The data set CITIMON has four observations that generate missing values because values for EEGP, EEC, or CCIUTC are missing. This is revealed in the "Observations Processed" output shown in Figure 26.7. Missing values are also generated when the equations cannot be computed for a given observation. Missing observations are not used in the estimation.

Figure 26.7: Supply-Demand Observations Processed

Supply-Demand Model using General-form Equations

The MODEL Procedure
3SLS Estimation Summary

Observations Processed
Read 145
Solved 143
First 3
Last 145
Used 139
Missing 4
Lagged 2



The lags used to create the instruments also reduce the number of observations used. In this case, the first two observations were used to fill the lags of EEGP.

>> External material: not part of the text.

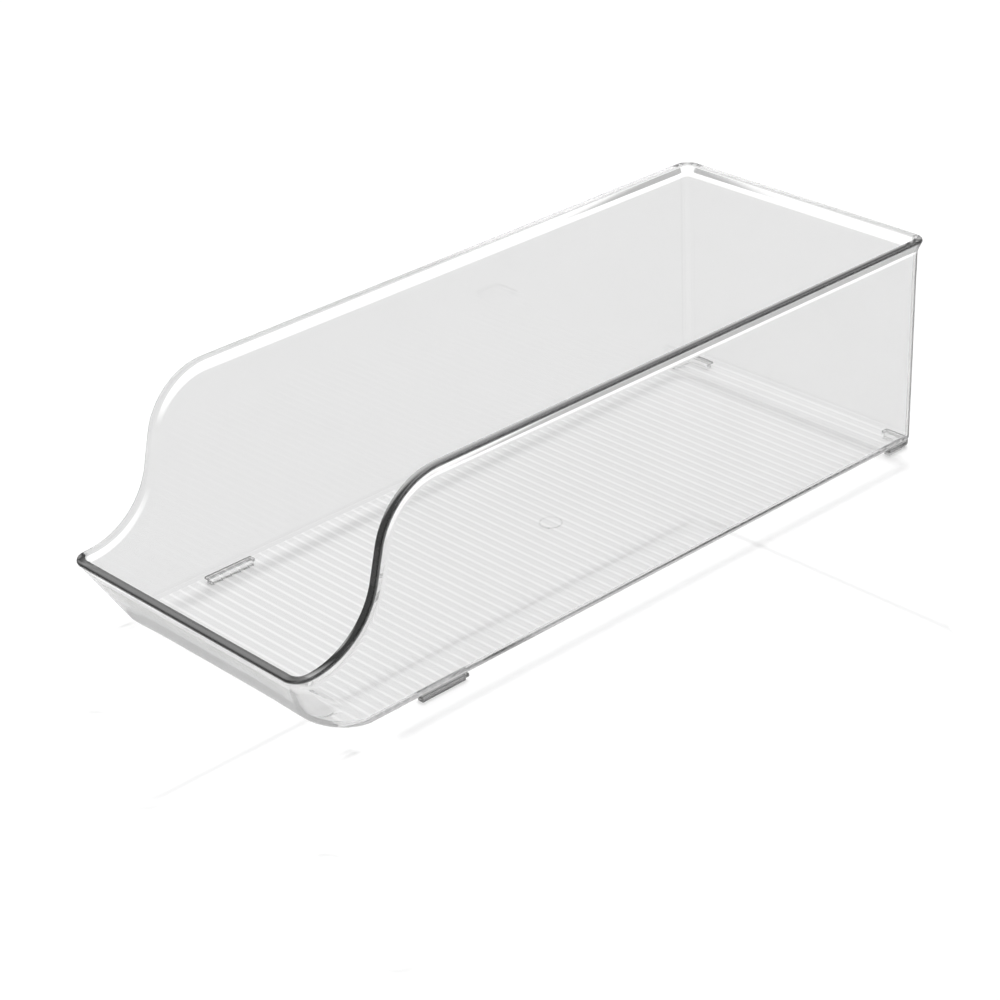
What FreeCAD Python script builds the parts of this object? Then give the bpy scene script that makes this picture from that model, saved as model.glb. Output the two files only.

The data set has a total of 145 observations, of which four generated missing values and two were used to fill lags, which left 139 observations for the estimation. In the estimation summary, in Figure 26.8, the total degrees of freedom for the model and error is 139.

Figure 26.8: Supply-Demand Parameter Estimates

Supply-Demand Model using General-form Equations

The MODEL Procedure

Nonlinear 3SLS Summary of Residual Errors 
Equation DF Model DF Error SSE MSE Root MSE R-Square Adj R-Sq
supply 2 137 43.2677 0.3158 0.5620    
demand 3 136 39.5791 0.2910 0.5395    

Nonlinear 3SLS Parameter Estimates
Parameter Estimate Approx Std Err t Value Approx
Pr > |t|
1st Stage R-Square
a1 7.30952 0.3799 19.24 <.0001 1.0000
a2 -0.00853 0.00328 -2.60 0.0103 0.9617
b1 6.82196 0.3788 18.01 <.0001 1.0000
b2 -0.00614 0.00303 -2.02 0.0450 0.9617
b3 9E-7 3.165E-7 2.84 0.0051 1.0000



One disadvantage of specifying equations in general form is that there are no actual values associated with the equation, so the R$^{2}$ statistic cannot be computed.